▶ WHAT YOU NEED TO DO
Beginning at the line that contains "Model this object", transcribe the remaining lines of the listing exactly; include the final line and omit everything before.

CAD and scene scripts
* Begin *
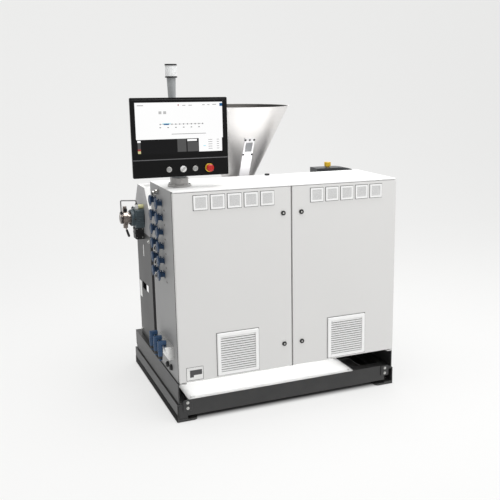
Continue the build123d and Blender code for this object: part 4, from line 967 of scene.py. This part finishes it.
# Barrel: a nitrided steel tube under four heater bands. Each band is a split sheet shell drawn
# tight by a bolt through its two ears.
barrel_steel = bright("barrel_steel", (0.42, 0.40, 0.38), 0.38, stretch=(500.0, 60.0, 60.0), tint=0.10)
dress(barrel_steel, "barrel", "feed_section")
band_clamps = bmesh.new()
barrel_low, barrel_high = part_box("barrel")
axis_y, axis_z = (barrel_low.y + barrel_high.y) / 2, (barrel_low.z + barrel_high.z) / 2
band_count, band_margin, band_gap = 4, 0.040, 0.025
ear_half, ear_inner, ear_outer, ear_top, ear_drop = 0.030, 0.006, 0.010, 0.002, 0.016
band_bolt, band_bolt_drop = 0.008, 0.008
band_pitch = (barrel_high.x - barrel_low.x - 2 * band_margin + band_gap) / band_count
for number in range(band_count):
    band_middle = barrel_low.x + band_margin + (number + 0.5) * band_pitch - band_gap / 2
    for side in (-1, 1):
        slab(band_clamps, (band_middle - ear_half, axis_y + side * ear_inner, barrel_low.z + ear_top),
             (band_middle + ear_half, axis_y + side * ear_outer, barrel_low.z - ear_drop), 0.001)
        bolt_place = (band_middle, axis_y + side * ear_outer, barrel_low.z - band_bolt_drop)
        hexagon_bolt(band_clamps, bolt_place, (0, side, 0), band_bolt)
finish_piece("heater_band_clamps", band_clamps, zinc)


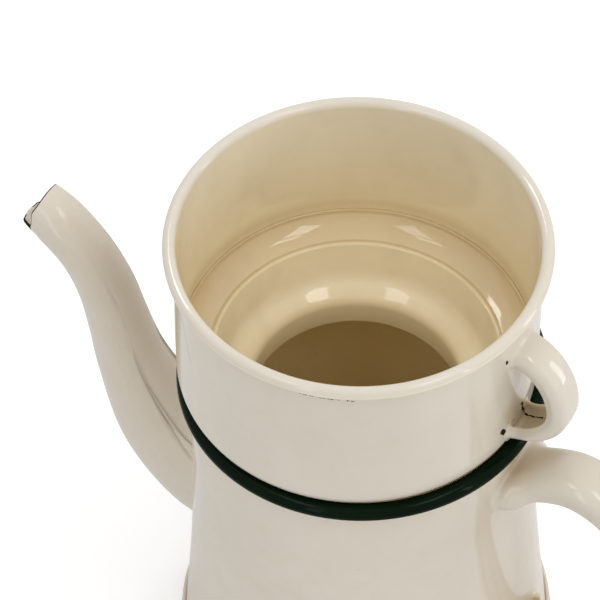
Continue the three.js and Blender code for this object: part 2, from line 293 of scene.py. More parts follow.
class StageSizes(bpy.types.PropertyGroup):
    """Camera and lamps."""

    aim_height: length("Aim height", "Height that the camera aims at", 0.2125)
    camera_distance: length("Camera distance", "Distance from the aim to the camera", 0.9309)
    camera_azimuth: direction("Camera azimuth", "Direction of the camera from +X", -60.5)
    camera_elevation: direction("Camera elevation", "Height of the camera above the horizon", 49.11)
    camera_yaw: direction("Camera yaw", "Turn of the camera to the left", 1.209)
    camera_pitch: direction("Camera pitch", "Tilt of the camera upward", -1.0886)
    camera_roll: direction("Camera roll", "Roll of the camera", -0.8422)
    lens: bpy.props.FloatProperty(
        name="Lens", description="Focal length in millimetres", default=174.08, unit="CAMERA"
    )
    lamp_distance: length("Lamp distance", "Distance of the lamps", 0.9)
    glow: bpy.props.FloatProperty(
        name="Glow", description="Radiance of a lamp of strength 1", default=4.5
    )


# Paths and outlines, in a plane with x outward and y upward


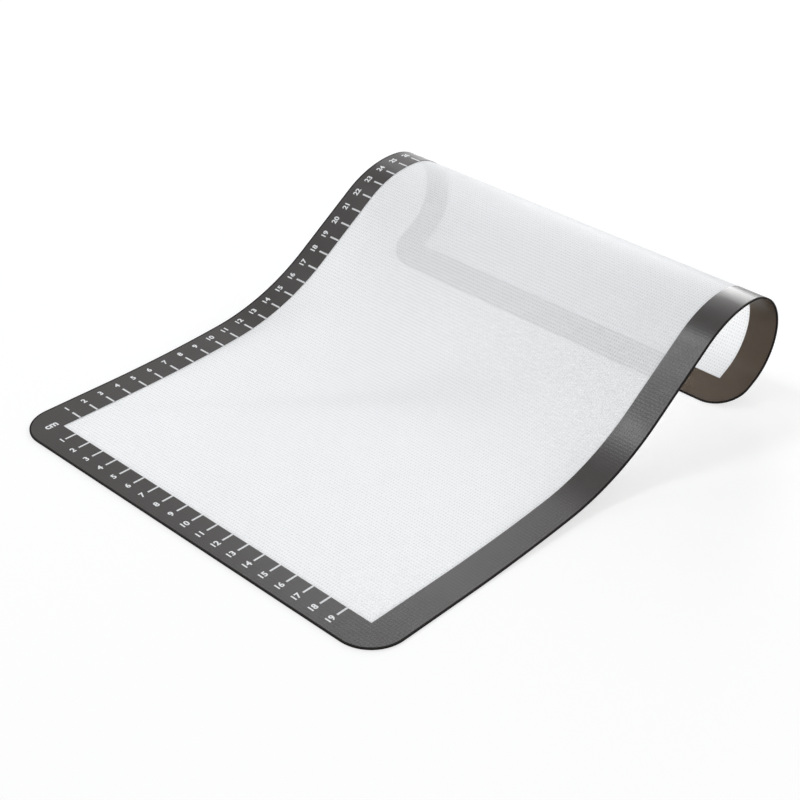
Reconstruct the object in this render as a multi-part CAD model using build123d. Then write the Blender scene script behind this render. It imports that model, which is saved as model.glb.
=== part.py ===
from build123d import *
import os
from collections import namedtuple
from math import cos, radians, sin

# Silicone baking mat. It lies flat at its near end, climbs in a wave, and its far end
# curls back under and stands on its edge.
# Lengths are in millimetres and turns in degrees. X runs across the mat, +Y towards the
# curled end and +Z up. The origin is on the table, under the middle of the mat.

# The sheet, as it is cut
mat_width = 236.0
corner_radius = 18.0

# Its layers: woven glass cloth in the middle, with silicone on both sides. The cloth is
# cut smaller than the mat all round, so the two coats meet and seal its edge in.
cloth_thickness = 0.25
coat_thickness = 0.25
sealed_edge = 0.8

# The dark border of each coat, and the ruler's clear ticks that reach into it
border_width = 16.2
tick_pitch = 10.0
tick_length = 6.0
tick_width = 1.0

# The wave, measured along the middle of the cloth from the near edge
flat_run = 55.5
foot_radius = 840.0
foot_turn = 4.8
rise_radius = 126.0
rise_turn = 30.0
crest_radius = 58.5
crest_turn = 38.0
roll_radius = 30.0
roll_turn = 52.5
tuck_radius = 25.6
tuck_turn = 100.0
tail_length = 23.0

# How far a cutting shape runs past what it cuts
overrun = 0.5

# A place on the middle of the cloth: how far along it is, where, and which way it heads
Station = namedtuple("Station", "along y z heading")


def arc_length(radius, turn):
    """Return the length of a bend of this radius that turns this many degrees."""
    return radius * radians(turn)


def step(station, length, turn):
    """Return the station at the end of a stretch with this length and turn."""
    half_turn = radians(turn / 2)
    chord_share = sin(half_turn) / half_turn if turn else 1
    chord_heading = radians(station.heading) + half_turn
    return Station(
        station.along + length,
        station.y + length * chord_share * cos(chord_heading),
        station.z + length * chord_share * sin(chord_heading),
        station.heading + turn,
    )


# Distances of the layers' faces from the middle of the cloth
cloth_face = cloth_thickness / 2
coat_face = cloth_face + coat_thickness

# The near edge lies on the table
near_edge = Station(0, 0, coat_face, 0)


def follow(start, stretches):
    """Return the stations from this one on, at the end of each stretch."""
    stations = [start]
    for length, turn in stretches:
        stations.append(step(stations[-1], length, turn))
    return stations


# The stretches up to the straight slope and those after it, each as its length and its
# turn, with upward turns positive
climb = [
    (flat_run, 0),
    (arc_length(foot_radius, foot_turn), foot_turn),
    (arc_length(rise_radius, rise_turn), rise_turn),
]
descent = [
    (arc_length(crest_radius, crest_turn), -crest_turn),
    (arc_length(roll_radius, roll_turn), -roll_turn),
    (arc_length(tuck_radius, tuck_turn), -tuck_turn),
    (tail_length, 0),
]

# The slope is as long as it takes for the corner of the tail's upper face to meet the table
tail_end = follow(near_edge, climb + descent)[-1]
lift = coat_face * abs(cos(radians(tail_end.heading))) - tail_end.z
slope_length = lift / sin(radians(foot_turn + rise_turn))
stretches = climb + [(slope_length, 0)] + descent
stations = follow(near_edge, stretches)
mat_length = stations[-1].along

# The clear panel inside the border
panel_width = mat_width - 2 * border_width
panel_length = mat_length - 2 * border_width


def station_at(along):
    """Return the station that lies this far along the cloth from the near edge."""
    for start, (length, turn) in zip(stations, stretches):
        rest = along - start.along
        if rest <= length:
            return step(start, rest, turn * rest / length)
    return stations[-1]


def point(along, height):
    """Return the point this far along the cloth and this high above its middle."""
    station = station_at(along)
    heading = radians(station.heading)
    return Vector(0, station.y - height * sin(heading), station.z + height * cos(heading))


def side_edge(start, end, height):
    """Return the edge of a layer's face in side view, from one station to the next."""
    first = point(start, height)
    last = point(end, height)
    if station_at(start).heading == station_at(end).heading:
        return Edge.make_line(first, last)
    return Edge.make_three_point_arc(first, point((start + end) / 2, height), last)


def layer(low, high, start, end, width):
    """Return the layer between two heights above the middle of the cloth, from start to
    end along it, as a solid that lies centred across X."""
    joints = [station.along for station in stations if start < station.along < end]
    marks = [start] + joints + [end]
    spans = list(zip(marks, marks[1:]))
    outline = [side_edge(a, b, low) for a, b in spans]
    outline += [Edge.make_line(point(end, low), point(end, high))]
    outline += [side_edge(a, b, high) for a, b in spans]
    outline += [Edge.make_line(point(start, low), point(start, high))]
    return Pos(-width / 2, 0, 0) * extrude(Face(Wire(outline)), width, dir=(1, 0, 0))


def rounded_sheet(low, high, inset):
    """Return a layer with the mat's outline, its four corners rounded, or with the outline
    that lies this far inside it."""
    blank = layer(low, high, inset, mat_length - inset, mat_width - 2 * inset)
    corner_edges = blank.edges().sort_by(SortBy.LENGTH)[:4]
    return fillet(corner_edges, corner_radius - inset)


def on_sheet(x, along, height):
    """Return the place on the mat whose Y runs along the sheet and whose Z stands on it."""
    station = station_at(along)
    heading = radians(station.heading)
    spot = point(along, height) + Vector(x, 0, 0)
    return Plane(spot, x_dir=(1, 0, 0), z_dir=(0, -sin(heading), cos(heading))).location


def tick_places(span):
    """Return how far from the panel's corner each tick of a ruler lies, the last at least
    one pitch short of the far corner."""
    count = int((span - tick_pitch) / tick_pitch)
    return [tick_pitch * number for number in range(1, count + 1)]


def ruler_ticks(low, high):
    """Return the ticks of both rulers, between two heights above the middle of the cloth
    and joined to the panel."""
    middle = (low + high) / 2
    depth = high - low
    reach = tick_length + overrun
    centre_out = tick_length / 2 - overrun / 2
    left = -panel_width / 2
    ticks = []
    for place in tick_places(panel_width):
        seat = on_sheet(left + place, border_width - centre_out, middle)
        ticks.append(seat * Box(tick_width, reach, depth))
    for place in tick_places(panel_length):
        seat = on_sheet(left - centre_out, border_width + place, middle)
        ticks.append(seat * Box(reach, tick_width, depth))
    return ticks


def silicone_coat(low, high, pocket_low, pocket_high, ruler):
    """Return the border and the panel of one coat, which lies against the cloth and meets
    the other coat outside it. They are cut from the same blank along the same line, so
    they meet edge to edge, with or without a ruler's ticks."""
    coat = rounded_sheet(low, high, 0) - rounded_sheet(pocket_low, pocket_high, sealed_edge)
    far_end = mat_length - border_width
    clear_area = layer(low - overrun, high + overrun, border_width, far_end, panel_width)
    if ruler:
        clear_area = clear_area + ruler_ticks(low - overrun, high + overrun)
    return coat - clear_area, coat & clear_area


# The baking side has the ruler, and the side that lies on the tray is plain
upper_border, upper_panel = silicone_coat(0, coat_face, -overrun, cloth_face, ruler=True)
lower_border, lower_panel = silicone_coat(-coat_face, 0, -cloth_face, overrun, ruler=False)

nodes = {
    "glass_cloth": rounded_sheet(-cloth_face, cloth_face, sealed_edge),
    "upper_border": upper_border,
    "upper_panel": upper_panel,
    "lower_border": lower_border,
    "lower_panel": lower_panel,
}

# The origin goes under the middle of the mat, so everything moves back by half its depth
depth = max(solid.bounding_box().max.Y for solid in nodes.values())
os.makedirs("parts", exist_ok=True)
for name, solid in nodes.items():
    export_step(Pos(0, -depth / 2, 0) * solid, f"parts/{name}.step")

height = max(solid.bounding_box().max.Z for solid in nodes.values())
print("flat length", round(mat_length, 2), "slope", round(slope_length, 2))
print("stands", round(depth, 2), "deep and", round(height, 2), "high")
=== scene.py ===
from math import cos, hypot, radians, sin

import bpy
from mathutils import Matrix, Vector


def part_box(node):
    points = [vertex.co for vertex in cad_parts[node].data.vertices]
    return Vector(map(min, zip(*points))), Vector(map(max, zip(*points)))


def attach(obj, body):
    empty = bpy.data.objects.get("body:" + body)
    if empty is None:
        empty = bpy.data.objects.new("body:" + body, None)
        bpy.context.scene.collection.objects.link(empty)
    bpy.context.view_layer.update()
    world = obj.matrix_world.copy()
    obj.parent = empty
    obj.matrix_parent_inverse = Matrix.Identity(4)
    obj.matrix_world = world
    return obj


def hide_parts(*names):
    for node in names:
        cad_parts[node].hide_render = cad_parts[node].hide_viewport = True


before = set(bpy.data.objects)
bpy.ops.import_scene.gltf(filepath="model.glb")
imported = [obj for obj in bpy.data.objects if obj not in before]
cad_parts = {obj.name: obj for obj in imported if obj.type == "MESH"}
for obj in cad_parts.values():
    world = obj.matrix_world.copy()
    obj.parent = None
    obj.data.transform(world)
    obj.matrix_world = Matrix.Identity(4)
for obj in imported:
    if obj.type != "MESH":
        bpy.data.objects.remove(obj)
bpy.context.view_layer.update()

# Silicone baking mat: woven glass cloth between two coats of silicone, clear inside and dark
# in the border, lying in a wave with its far end curled under. Lengths are in metres.
# Every piece is modelled flat, with X across the mat, Y along it from the near edge and Z
# off the middle of the cloth, and then laid in the wave.

MM = 0.001

# The mat
mat_width = 236 * MM
corner_radius = 18 * MM
corner_steps = 14
border_width = 16.2 * MM
sealed_edge = 0.8 * MM
cloth_face = 0.125 * MM
coat_face = 0.375 * MM
smooth_angle = 35

# Hairline gaps: between the cloth and the coats, and off the middle where the coats meet
bond_gap = 0.015 * MM
seal_gap = bond_gap / 3

# The ruler: tick marks that are left out of the dark border, and the figures beside them
tick_pitch = 10 * MM
tick_length = 6 * MM
tick_width = 1 * MM
long_count = 32
short_count = 19
figure_size = 4.4 * MM
figure_weight = 0.035
unit_size = 5.6 * MM
one_out = 7.8 * MM
digit_out = 9.15 * MM
pair_out = 9.9 * MM
side_out = 10.2 * MM
ink_thickness = 0.02 * MM
unit_out = 3.9 * MM
merge_distance = 0.01 * MM

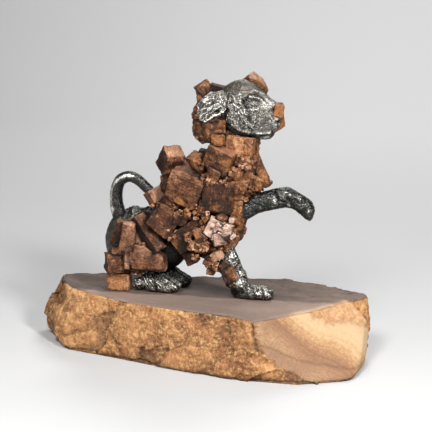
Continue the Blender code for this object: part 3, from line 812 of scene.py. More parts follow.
def paint(points, normals, look, seed, lift=0.0, edge=9.0, gap=9.0, run=0.0, lined=0.0):
    # rust and dust by noise, spots and the crystal's own bias, with painted light where faces turn up; grime by
    # noise, with painted shade where the surface is low, near a neighbour or faces down; light by noise, with
    # painted light and shade by height and facing
    ragged = softNoise(points, 3, 64)
    noisy = 0.75 * softNoise(points, 13, 61) + 0.25 * softNoise(points, 3.2, 62)
    fleck = softNoise(points, 1.7, 63)
    rust = 0.75 * ease(0.28, 0.75, noisy + look.get("rust", 0) * 0.8 + 0.12 * fleck)
    rust = rust * (0.6 + 0.4 * ease(-0.4, 0.4, fleck))
    for middle, reach, strength in rustSpots:
        rust = np.maximum(rust, strength * (1 - ease(0.6, 0.95, away(points, middle) / reach + 0.4 * ragged)))
    wear = (1 - ease(0.2, 1.1, edge)) * ease(-0.25, 0.35, softNoise(points, 4, 65))
    dustAndTopLight = look.get("pale", 0) * (0.7 + 0.5 * softNoise(points, 6, 66))
    # up-facing faces paler: dust, and painted light on the tops
    dustAndTopLight = dustAndTopLight + 0.6 * ease(0.3, 0.85, normals[:, 2]) * ease(-0.7, 0.4, softNoise(points, 5, 67))
    # painted shade: darker where the surface is low, where it faces down and near a neighbouring block; the rest
    # is grime by noise
    grimeAndShade = ease(0.1, 0.8, -lift) * 0.7 + 0.3 * ease(0.25, 0.8, softNoise(points, 6, 68))
    grimeAndShade = grimeAndShade + 0.3 * np.clip(-normals[:, 2], 0, 1)
    grimeAndShade = grimeAndShade + 0.85 * bell(np.maximum(gap, 0), 1.2, 1.5) + 0.4 * np.exp(-np.maximum(gap, 0) / 3.0)
    for middle, reach in shadeSpots:
        grimeAndShade = np.maximum(grimeAndShade, 1 - ease(0.5, 1.0, away(points, middle) / reach + 0.3 * ragged))
    # painted light and shade: higher points lighter, faces turned to the left darker and faces turned up lighter
    light = look.get("light", 0) + 0.5 * softNoise(points, 14, 69 + seed) + 0.3 * lift
    light = light - 0.75 * ease(0.2, 0.8, -normals[:, 0]) + 0.3 * ease(0.4, 0.9, normals[:, 2])
    for middle, reach, strength in brightSpots:
        light = light + strength * (1 - ease(0.5, 1.0, away(points, middle) / reach))
    return dict(rust=rust, pale=np.clip((dustAndTopLight + 0.35 * wear) * (1 - 0.7 * rust), 0, 1),
                grimeAndShade=np.clip(grimeAndShade, 0, 0.95), light=light, run=run + 0 * light, lined=lined + 0 * light)


def tileNoise(along, across, seed):
    # oblong tiles, each at its own height: growth steps cut off square
    spots = np.stack([along / 4.6 + 0.5 * np.floor(across / 3.4), across / 3.4, 0 * along], 1)
    bits = latticeBits(np.floor(spots).astype(np.int64), seed)
    return (bits & 255) / 127.5 - 1


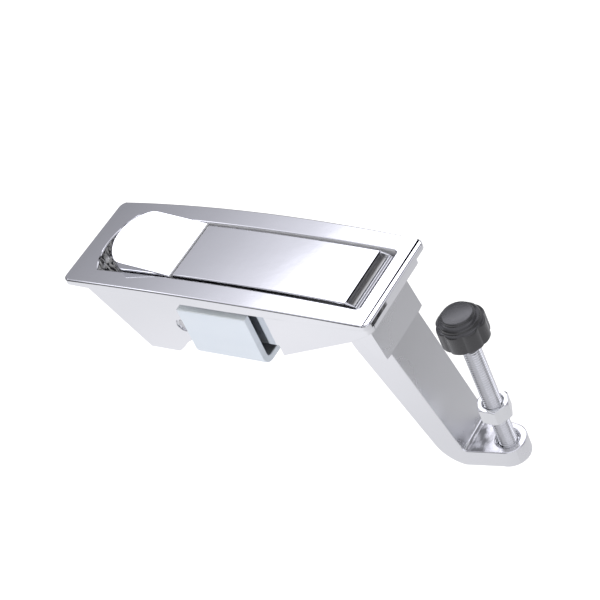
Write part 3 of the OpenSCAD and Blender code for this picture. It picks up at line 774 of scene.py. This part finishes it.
def leverShare(middle):
    onSide = abs(middle.y) > lever["sharpPastY"] and middle.x > lever["sharpPastX"]
    return 0.0 if onSide and middle.z < lever["sharpBelow"] else 1.0


leverCast = softened("leverCasting", "lever", lever["rounding"], leverShare)
paint(leverCast, lever["finishes"], lever["zones"])
smoothCrown(leverCast)
dressed(leverCast, "lever", "lever")

# Button, with duller plate on the end that it turns to the lever
button = {
    "rounding": 0.28,
    "finishes": ("brightChrome", "slotWall"),
    "zones": [("slotWall", {"z": above(-4), "facing": (1, 0, 0), "least": 0.8})],
}
buttonCast = softened("buttonCap", "button", button["rounding"])
paint(buttonCast, button["finishes"], button["zones"])
smoothCrown(buttonCast, tilted=True)
dressed(buttonCast, "button", "button")

# Strap that clamps the panel, with its cut edge showing on top
strap = {
    "rounding": 0.22,
    "finishes": ("blueZinc", "blueZincEdge"),
    "zones": [("blueZincEdge", {"z": above(-6), "facing": (0, 0, 1), "least": 0.6})],
}
bracket = softened("clampStrap", "clamp_bracket", strap["rounding"])
paint(bracket, strap["finishes"], strap["zones"])
dressed(bracket, "clamp", "clamp_bracket")
print("castings and bracket ready")

# The threaded shank stands in its node's own place
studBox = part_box("adjuster_stud")
studX = (studBox[0][0] + studBox[1][0]) / 2
stud = grown("adjustingScrew", threadTree(), {
    "Centre": (studX, 0, 0), "Root": thread["root"] * mm, "Crest": thread["crest"] * mm,
    "Pitch": thread["pitch"] * mm, "Bottom": studBox[0][2], "Top": studBox[1][2],
    "Per Turn": thread["perTurn"], "Material": finish["brightZinc"]}, thread["sharp"])
dressed(stud, "adjuster", "adjuster_stud")

# Facets of the nut's cones that lean less than flat degrees are one face
lockNut = {"rounding": 0.15, "flat": 4.0}
nut = softened("lockNut", "lock_nut", lockNut["rounding"], flat=lockNut["flat"])
paint(nut, ["brightZinc"])
dressed(nut, "lock_nut", "lock_nut")

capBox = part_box("bumper")
cap = grown("rubberBumper", capTree(), {
    "Centre": (studX, 0, capBox[0][2]), "Lobes": capShape["lobes"],
    "Lobe Turn": math.radians(capShape["lobeTurn"]), "Lobe Radius": capShape["lobeRadius"] * mm,
    "Lobe Out": capShape["lobeOut"] * mm, "Blend": capShape["blend"] * mm,
    "Per Lobe": capShape["perLobe"], "Material": finish["satinRubber"]}, capShape["sharp"])
dressed(cap, "bumper", "bumper")
print("screw, nut and rubber cap ready")

# The return spring keeps its imported shape, welded into whole faces and smoothed, and stays in place
coil = {"flat": 0.01, "sharp": 40, "wind": 1.2}
spring = mergedCopy("returnSpring", "button_spring", coil["flat"])
smoothUpTo(spring.data, coil["sharp"])
paint(spring, ["springWire"])
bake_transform(spring)
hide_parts("button_spring")

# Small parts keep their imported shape
smallParts = {
    "adjuster_head": "brightZinc",
    "clamp_screw": "brightZinc",
    "spring_washer": "springWire",
    "lever_pin": "groundSteel",
    "button_pin": "groundSteel",
}
for node, name in smallParts.items():
    nodes[node].data.materials.clear()
    nodes[node].data.materials.append(finish[name])
print("spring and small parts ready")

bpy.context.scene.view_settings.view_transform = "Standard"
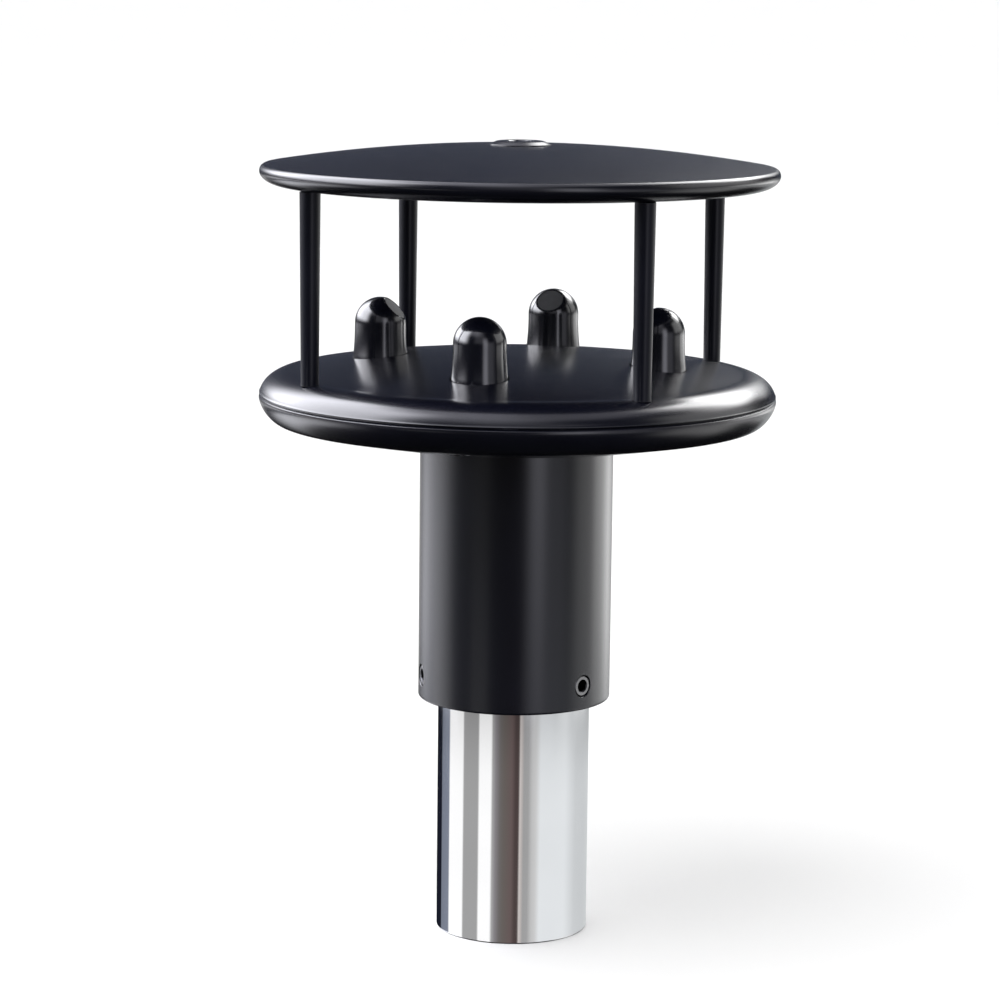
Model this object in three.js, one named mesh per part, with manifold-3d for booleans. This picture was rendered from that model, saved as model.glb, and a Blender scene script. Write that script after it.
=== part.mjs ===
* End *
▶ EXERCISE RESULT
Model this object in three.js, one named mesh per part, with manifold-3d for booleans. This picture was rendered from that model, saved as model.glb, and a Blender scene script. Write that script after it.
=== part.mjs ===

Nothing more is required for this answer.